The NFP was painted as a trojan horse to invite more left-wing radicals to France’s National Assembly – despite the favorable accords with the more moderate PS to run the second greatest number of candidates in electoral districts. ‘Socialist’ ex-president Francois Hollande, who left office with a near 4% approval rating, was given a chance to run with the alliance. He is known for his unpopular neoliberal labor reforms, failed interventionist foreign policy in Mali, and further militarizing policing after terrorist attacks on French soil in 2015.

On the conventional right, the leader of the Republican (traditional conservative party) party, Eric Ciotti, pulled his party into an alliance with the RN. This split his political family in two. Already known for his admiration for the far-right’s program and some of its senior politicians, the move came as no surprise to certain political insiders. But it shocked the public and much of his own camp. The Republican party ran separate electoral lists in different districts, but Ciotti’s move showed that many conservatives were willing to sell out their traditional anti-far-right stance to maintain relevance with the RN.

The first round saw a historically high turnout for the RN (29%) and the Republican conservatives who allied with them (4%). The NFP came in second with 28% in the first round and Macron’s ‘centrist’ bloc fell to third place with 20%.

France has two round elections. Many ‘triangulars’, or three way races, were slated for the second round. The left called on all of its candidates to step out when a ‘centrist’ came in second against a RN candidate.

Macron’s prime minister announced that their candidates would bow out to allow the left to face the RN except in cases where an LFI (radical left) candidate was running. Macronist politicians see the radical left and the far right as equivalent evils. In total, 127 NFP and 81 Ensemble (Macronist) candidates ceded their spots in their races – a hefty political price to pay for the French left, considering its opposition to seven years of neoliberal policies under the current government. 

For four weeks straight, all the major polling agencies reported the NFP would get 2nd place after the RN. 

Macron’s camp was projected to lose almost 50% of its seats in a poll conducted a week before the second round.

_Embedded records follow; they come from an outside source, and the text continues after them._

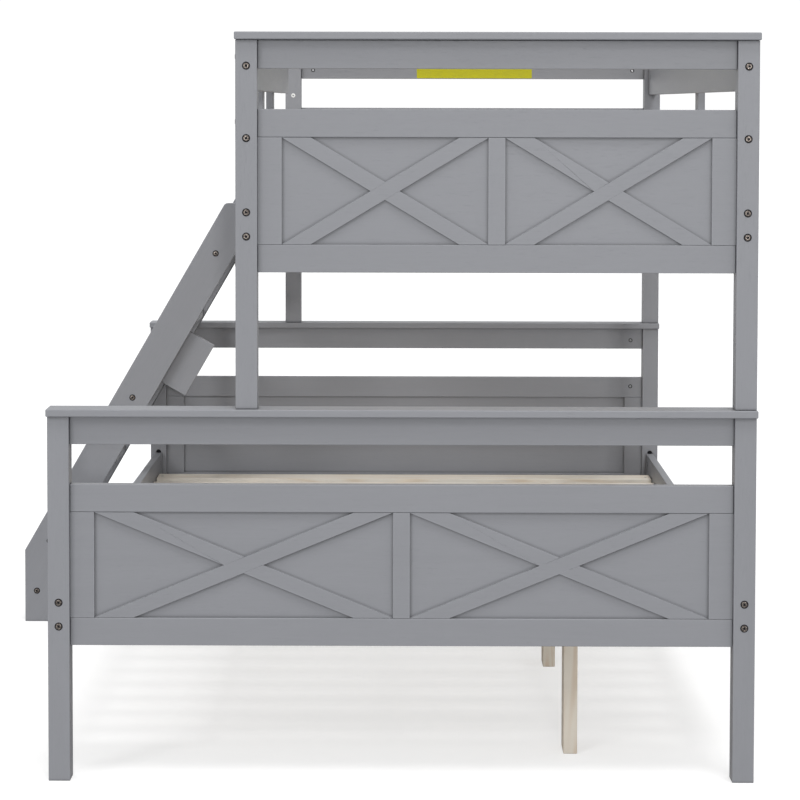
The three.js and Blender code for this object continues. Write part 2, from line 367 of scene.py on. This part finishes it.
def natural_pine(name, axis, numbering, tones, strap_below=None):
    """Planed pine. numbering tells separate boards apart, so that their figures differ."""
    finish = Finish(name)
    place = finish.place()
    x, y, z = finish.split(place)
    number = numbering(x, y)
    grain = finish.stretch(place, grain_scale(axis))
    own = finish.add("VectorMath", {"operation": "ADD"},
                     {0: grain, 1: finish.join(number * 3.1, number * 5.3, number * 1.7)})
    rings = finish.noise(own, RING_SCALE, distortion=0.8)
    late = ((rings * RING_COUNT).sine() * 0.5 + 0.5).power(2.2)
    fibres = finish.noise(own, FIBRE_SCALE, detail=4.0, roughness=0.7)
    knots = finish.add("TexVoronoi", {"feature": "F1"}, {"Vector": own, "Scale": KNOT_SCALE})
    knot = knots.ease(0.055, 0.02)
    tint = finish.noise(finish.join(number * 7.7, number * 2.3, 0.0), 1.0)
    base = finish.mix((0.42 * late + 0.30 * (fibres - 0.4)).clamp(), *tones)
    toned = finish.shade(base, 0.90 + 0.28 * tint)
    wood = finish.mix(0.75 * knot, toned, KNOT_BROWN)
    rough = 0.56 + 0.12 * (fibres - 0.5)
    if strap_below is not None:
        weave = finish.add("TexWave", {"wave_type": "BANDS", "bands_direction": "Y"},
                           {"Vector": place, "Scale": WEAVE_SCALE})
        cloth = finish.shade(WEBBING, 0.72 + 0.35 * weave)
        strap = z.below(strap_below)
        wood = finish.mix(strap, wood, cloth)
        rough = rough + 0.3 * strap
    finish.set(base_color=wood, roughness=rough, specular_ior_level=0.35)
    relief = 0.6 * fibres + 0.25 * late - 0.5 * knot
    finish.bump(relief, strength=0.35, distance=PINE_RELIEF)
    return finish.material


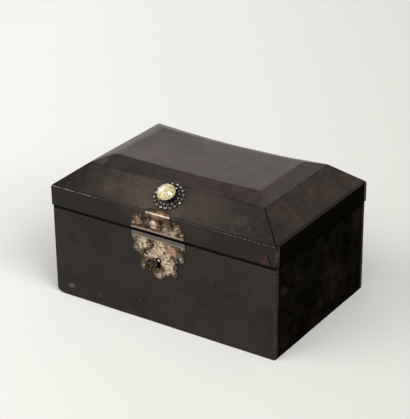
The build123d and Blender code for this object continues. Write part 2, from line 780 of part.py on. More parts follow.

In a surprising end to the whirlwind 4 week election, the left-wing alliance made it out on top with 182 deputies (representatives) in the 577 seat parliament. Macron’s Ensemble coalition came in second with 168 deputies, a number of seats higher than projected just under a week ago. Le Pen’s National Rally came in third place with 143. The RN still won the most seats in its history, but failed to meet expectations set by polls and projections throughout the campaign. The second round saw a level of voter turnout not reached in over twenty years.

Now, France’s political forces must cobble together a governing coalition or create a caretaker government administered by a technocrat acceptable to most parties. This will be difficult. The constitution, written in the throes of the Algerian War in part by ex-general Charles De Gaulle, granted many powers to the presidency and does not favor parliamentary coalition building. 

It’s now up to the French left to prove itself to be capable, competent, and clear in its demands. Leading figures of the New Popular Front declared they would only govern to apply their program. Its economic policies include raising the minimum wage, blocking the prices of essential goods like fuel and food, lowering the retirement age, restoring more progressive fiscal policy to tax the rich more and the working class less. It also aims to push for lower class sizes and a recognition of the state of Palestine within two weeks if it is able to govern. 

Liberal and social-democratic leaders around the world took notice of the legislative seat projections on Sunday night. Polish prime minister Donald Tusk tweeted that Moscow would be disappointed and that Kyiv would be relieved by the results of France’s election. Spanish prime minister Pedro Sanchez saluted the defeat of the far-right. The international left should take notice of France’s unexpected return to its revolutionary and radical roots. 

It may be too early to be triumphalist – after all, the institutional left has betrayed France many times. But the results of the July 7th election lit a spark of hope which can rekindle the hearth of left-wing traditions in the country.